Initially, the Hadoop file system needs to be isolated by creating a separate user from the Unix file system. To create a user following are the steps:

  • Use the command “su” to open root
  • Use the command “useradd username” to create a user from the root account
  • Use the command “su username” to open an existing user account

Use the following code to create a user in Linux terminal:

$su
password:
#useradd hadoop
#passwd hadoop
New password
Retype new passwd

SSH Setup and Key Generation

On a cluster different operations such as starting, stopping, and distributed daemon shell operations require an SSH setup to be performed. It is essential to provide public/private key pair for a Hadoop user and share it with various users to authenticating different Hadoop users.

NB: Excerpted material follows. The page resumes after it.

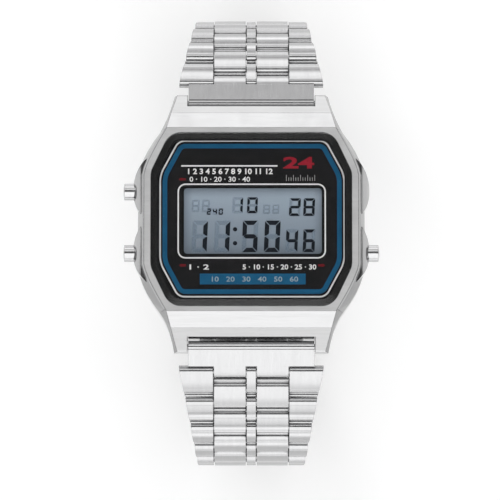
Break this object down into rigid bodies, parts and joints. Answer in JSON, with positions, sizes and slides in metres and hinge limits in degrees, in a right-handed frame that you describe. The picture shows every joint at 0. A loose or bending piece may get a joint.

For generating a key value pair using SSH following commands are used:

  • Copy the public keys form id_rsa.pub to authorized_keys
  • Provide owner
  • Read and write permissions to authorized_keys file
$ ssh-keygen –t rsa
$ cat ~/.ssh/id_rsa.pub>>~/.ssh/authorized_keys
$ chmod 0600 ~/.ssh/authorized_keys
  • Verify ssh:
ssh localhost

Java Installation

Java being the main element for Cassandra it should be verified in the user’s system using the following command:

$ java –version

If all is in sync, then give the following output:

Java version "1.7.0_71"
Java(TM)SE Runtime Environment (build 1.7.0_71-b13)
Java Hotspot(TM)Client VM (build 25.0-b02,mixed mode)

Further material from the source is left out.